▼

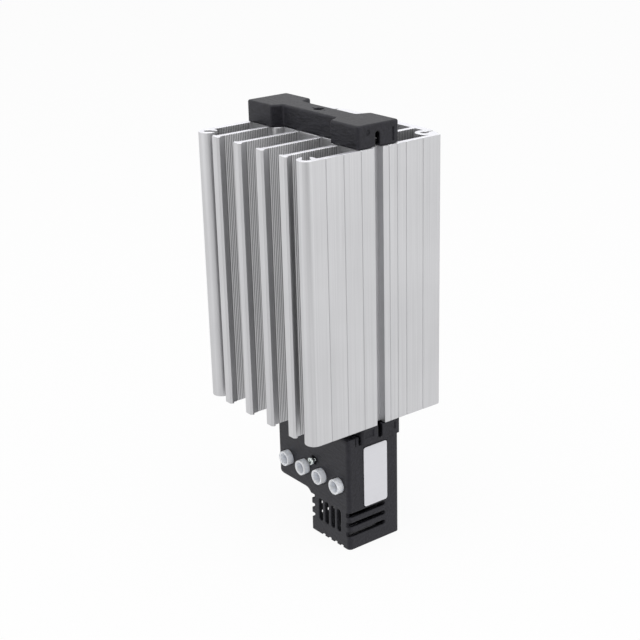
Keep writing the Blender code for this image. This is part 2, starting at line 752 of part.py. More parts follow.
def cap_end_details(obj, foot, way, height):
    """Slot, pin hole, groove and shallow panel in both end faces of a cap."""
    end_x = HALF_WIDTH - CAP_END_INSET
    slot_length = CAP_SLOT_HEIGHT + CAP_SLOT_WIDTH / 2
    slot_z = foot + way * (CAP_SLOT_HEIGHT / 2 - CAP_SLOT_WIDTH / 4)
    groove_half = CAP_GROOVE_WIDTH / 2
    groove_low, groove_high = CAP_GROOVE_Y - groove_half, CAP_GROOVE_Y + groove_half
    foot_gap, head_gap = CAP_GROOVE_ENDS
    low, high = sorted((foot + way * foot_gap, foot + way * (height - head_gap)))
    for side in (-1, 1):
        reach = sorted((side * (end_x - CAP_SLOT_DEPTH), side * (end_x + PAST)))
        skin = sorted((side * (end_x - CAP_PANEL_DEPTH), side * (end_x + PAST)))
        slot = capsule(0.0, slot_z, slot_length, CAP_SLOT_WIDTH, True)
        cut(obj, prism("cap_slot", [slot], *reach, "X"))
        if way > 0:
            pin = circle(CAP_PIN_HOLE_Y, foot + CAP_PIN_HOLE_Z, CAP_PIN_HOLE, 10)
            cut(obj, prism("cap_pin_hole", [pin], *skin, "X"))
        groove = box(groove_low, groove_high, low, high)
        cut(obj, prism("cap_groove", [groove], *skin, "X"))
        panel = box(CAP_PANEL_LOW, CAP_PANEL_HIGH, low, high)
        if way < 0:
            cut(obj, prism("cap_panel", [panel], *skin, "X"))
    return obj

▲
▼

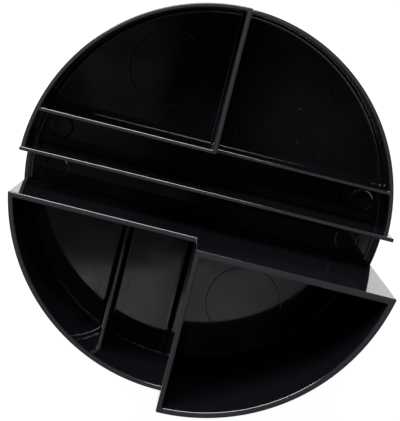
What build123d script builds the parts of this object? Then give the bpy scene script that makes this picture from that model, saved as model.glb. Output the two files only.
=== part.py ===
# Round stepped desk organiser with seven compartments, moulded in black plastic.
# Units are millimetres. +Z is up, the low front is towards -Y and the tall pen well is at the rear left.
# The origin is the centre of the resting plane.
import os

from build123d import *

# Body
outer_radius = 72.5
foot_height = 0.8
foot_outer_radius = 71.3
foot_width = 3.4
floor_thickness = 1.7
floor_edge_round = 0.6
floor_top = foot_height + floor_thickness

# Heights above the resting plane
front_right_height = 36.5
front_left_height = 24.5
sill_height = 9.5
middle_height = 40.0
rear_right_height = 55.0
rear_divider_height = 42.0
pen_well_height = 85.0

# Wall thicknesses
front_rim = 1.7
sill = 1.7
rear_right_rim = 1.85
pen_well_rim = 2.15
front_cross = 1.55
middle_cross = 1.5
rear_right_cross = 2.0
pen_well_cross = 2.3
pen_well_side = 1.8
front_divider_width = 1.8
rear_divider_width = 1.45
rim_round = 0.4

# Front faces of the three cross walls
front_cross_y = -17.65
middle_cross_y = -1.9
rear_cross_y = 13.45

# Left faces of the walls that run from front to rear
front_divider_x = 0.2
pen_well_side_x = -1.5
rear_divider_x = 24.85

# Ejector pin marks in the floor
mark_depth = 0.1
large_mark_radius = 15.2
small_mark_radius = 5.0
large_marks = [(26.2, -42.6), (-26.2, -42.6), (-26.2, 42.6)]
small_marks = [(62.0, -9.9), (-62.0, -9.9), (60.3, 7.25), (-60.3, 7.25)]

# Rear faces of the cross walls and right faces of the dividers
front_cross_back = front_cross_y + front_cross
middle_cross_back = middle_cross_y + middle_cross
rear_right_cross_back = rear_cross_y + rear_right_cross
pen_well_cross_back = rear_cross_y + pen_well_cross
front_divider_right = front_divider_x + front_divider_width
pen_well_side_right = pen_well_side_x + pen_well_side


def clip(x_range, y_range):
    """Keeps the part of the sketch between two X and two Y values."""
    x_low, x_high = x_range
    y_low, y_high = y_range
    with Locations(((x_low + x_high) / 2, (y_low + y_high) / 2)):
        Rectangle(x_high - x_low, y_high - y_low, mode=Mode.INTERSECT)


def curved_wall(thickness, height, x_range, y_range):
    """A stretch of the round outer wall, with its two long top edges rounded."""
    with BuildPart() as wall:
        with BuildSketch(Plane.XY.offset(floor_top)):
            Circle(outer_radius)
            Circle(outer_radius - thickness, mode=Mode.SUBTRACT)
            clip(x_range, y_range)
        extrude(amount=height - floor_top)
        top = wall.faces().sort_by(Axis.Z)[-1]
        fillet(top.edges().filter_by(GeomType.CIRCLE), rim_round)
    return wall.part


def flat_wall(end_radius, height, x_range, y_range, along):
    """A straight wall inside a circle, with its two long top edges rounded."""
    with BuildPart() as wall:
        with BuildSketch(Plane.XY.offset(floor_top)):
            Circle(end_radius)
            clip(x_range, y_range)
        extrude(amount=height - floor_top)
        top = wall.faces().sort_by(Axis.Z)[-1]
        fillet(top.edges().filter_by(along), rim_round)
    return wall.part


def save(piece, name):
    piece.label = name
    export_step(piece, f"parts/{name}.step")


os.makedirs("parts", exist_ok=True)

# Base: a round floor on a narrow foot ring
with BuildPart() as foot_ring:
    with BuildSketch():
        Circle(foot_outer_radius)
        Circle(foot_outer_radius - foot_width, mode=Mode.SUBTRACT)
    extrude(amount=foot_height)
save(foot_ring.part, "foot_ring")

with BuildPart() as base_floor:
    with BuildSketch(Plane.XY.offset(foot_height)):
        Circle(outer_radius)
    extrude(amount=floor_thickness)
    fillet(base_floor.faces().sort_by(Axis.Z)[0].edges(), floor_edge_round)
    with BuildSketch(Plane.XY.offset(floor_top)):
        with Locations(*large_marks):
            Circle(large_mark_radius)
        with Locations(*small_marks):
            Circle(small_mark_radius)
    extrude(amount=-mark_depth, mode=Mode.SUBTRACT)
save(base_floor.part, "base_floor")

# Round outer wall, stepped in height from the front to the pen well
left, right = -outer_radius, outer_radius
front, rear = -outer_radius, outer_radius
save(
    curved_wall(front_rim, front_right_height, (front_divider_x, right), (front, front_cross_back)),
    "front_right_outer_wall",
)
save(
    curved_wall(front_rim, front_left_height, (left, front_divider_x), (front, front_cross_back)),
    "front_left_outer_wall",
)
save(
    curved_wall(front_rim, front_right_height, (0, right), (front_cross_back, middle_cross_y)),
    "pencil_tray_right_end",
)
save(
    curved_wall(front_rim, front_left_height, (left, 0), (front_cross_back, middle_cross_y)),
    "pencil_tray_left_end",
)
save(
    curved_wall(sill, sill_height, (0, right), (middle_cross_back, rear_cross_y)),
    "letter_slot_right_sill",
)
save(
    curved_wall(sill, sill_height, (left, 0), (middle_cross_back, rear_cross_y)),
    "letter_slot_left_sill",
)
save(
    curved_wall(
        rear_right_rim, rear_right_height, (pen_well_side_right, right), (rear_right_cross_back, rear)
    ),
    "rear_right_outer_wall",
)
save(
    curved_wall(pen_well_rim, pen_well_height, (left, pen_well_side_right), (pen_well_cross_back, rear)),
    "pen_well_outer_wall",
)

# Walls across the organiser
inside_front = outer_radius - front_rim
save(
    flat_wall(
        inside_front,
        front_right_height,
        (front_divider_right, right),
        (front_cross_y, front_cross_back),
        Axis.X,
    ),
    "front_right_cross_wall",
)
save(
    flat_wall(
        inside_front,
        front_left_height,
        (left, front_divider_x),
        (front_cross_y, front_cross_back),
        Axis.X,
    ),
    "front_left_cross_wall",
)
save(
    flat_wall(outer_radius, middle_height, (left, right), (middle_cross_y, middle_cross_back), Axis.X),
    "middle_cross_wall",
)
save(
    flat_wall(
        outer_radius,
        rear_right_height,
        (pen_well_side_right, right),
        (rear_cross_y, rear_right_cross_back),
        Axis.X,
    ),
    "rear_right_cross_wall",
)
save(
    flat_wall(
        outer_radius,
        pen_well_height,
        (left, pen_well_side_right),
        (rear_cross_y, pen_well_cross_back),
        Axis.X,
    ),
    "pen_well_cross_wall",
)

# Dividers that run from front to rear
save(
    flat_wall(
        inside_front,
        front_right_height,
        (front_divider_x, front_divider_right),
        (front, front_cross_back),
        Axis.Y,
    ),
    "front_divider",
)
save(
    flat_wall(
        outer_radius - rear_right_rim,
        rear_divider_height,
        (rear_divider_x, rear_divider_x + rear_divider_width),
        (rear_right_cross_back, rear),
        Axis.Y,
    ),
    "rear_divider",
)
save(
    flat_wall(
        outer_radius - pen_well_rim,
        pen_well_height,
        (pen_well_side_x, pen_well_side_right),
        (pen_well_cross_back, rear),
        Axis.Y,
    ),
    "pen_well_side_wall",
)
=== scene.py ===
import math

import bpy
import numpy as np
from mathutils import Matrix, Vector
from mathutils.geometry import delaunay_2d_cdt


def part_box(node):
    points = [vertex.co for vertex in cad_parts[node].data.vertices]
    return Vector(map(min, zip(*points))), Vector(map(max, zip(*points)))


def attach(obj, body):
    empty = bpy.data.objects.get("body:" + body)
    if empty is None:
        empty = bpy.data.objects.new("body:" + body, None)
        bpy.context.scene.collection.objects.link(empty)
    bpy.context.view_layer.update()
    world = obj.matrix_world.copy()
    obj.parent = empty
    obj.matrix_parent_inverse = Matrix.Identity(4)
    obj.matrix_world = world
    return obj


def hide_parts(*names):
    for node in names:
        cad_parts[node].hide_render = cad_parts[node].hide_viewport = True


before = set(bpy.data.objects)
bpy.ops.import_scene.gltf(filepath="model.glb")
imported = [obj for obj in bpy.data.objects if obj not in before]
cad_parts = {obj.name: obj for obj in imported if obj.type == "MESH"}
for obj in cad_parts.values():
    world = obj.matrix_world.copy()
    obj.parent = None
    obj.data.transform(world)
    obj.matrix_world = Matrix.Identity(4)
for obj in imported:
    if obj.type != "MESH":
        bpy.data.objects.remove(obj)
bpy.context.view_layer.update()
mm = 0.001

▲

TASK OBJECTIVE:
Copy out exactly the lines from the one with "# Dividers that run from front to rear" through the one with "bpy.data.objects.remove(obj)", counting both ends, and no other lines.

COMPLETE OUTPUT:
# Dividers that run from front to rear
save(
    flat_wall(
        inside_front,
        front_right_height,
        (front_divider_x, front_divider_right),
        (front, front_cross_back),
        Axis.Y,
    ),
    "front_divider",
)
save(
    flat_wall(
        outer_radius - rear_right_rim,
        rear_divider_height,
        (rear_divider_x, rear_divider_x + rear_divider_width),
        (rear_right_cross_back, rear),
        Axis.Y,
    ),
    "rear_divider",
)
save(
    flat_wall(
        outer_radius - pen_well_rim,
        pen_well_height,
        (pen_well_side_x, pen_well_side_right),
        (pen_well_cross_back, rear),
        Axis.Y,
    ),
    "pen_well_side_wall",
)
=== scene.py ===
import math

import bpy
import numpy as np
from mathutils import Matrix, Vector
from mathutils.geometry import delaunay_2d_cdt


def part_box(node):
    points = [vertex.co for vertex in cad_parts[node].data.vertices]
    return Vector(map(min, zip(*points))), Vector(map(max, zip(*points)))


def attach(obj, body):
    empty = bpy.data.objects.get("body:" + body)
    if empty is None:
        empty = bpy.data.objects.new("body:" + body, None)
        bpy.context.scene.collection.objects.link(empty)
    bpy.context.view_layer.update()
    world = obj.matrix_world.copy()
    obj.parent = empty
    obj.matrix_parent_inverse = Matrix.Identity(4)
    obj.matrix_world = world
    return obj


def hide_parts(*names):
    for node in names:
        cad_parts[node].hide_render = cad_parts[node].hide_viewport = True


before = set(bpy.data.objects)
bpy.ops.import_scene.gltf(filepath="model.glb")
imported = [obj for obj in bpy.data.objects if obj not in before]
cad_parts = {obj.name: obj for obj in imported if obj.type == "MESH"}
for obj in cad_parts.values():
    world = obj.matrix_world.copy()
    obj.parent = None
    obj.data.transform(world)
    obj.matrix_world = Matrix.Identity(4)
for obj in imported:
    if obj.type != "MESH":
        bpy.data.objects.remove(obj)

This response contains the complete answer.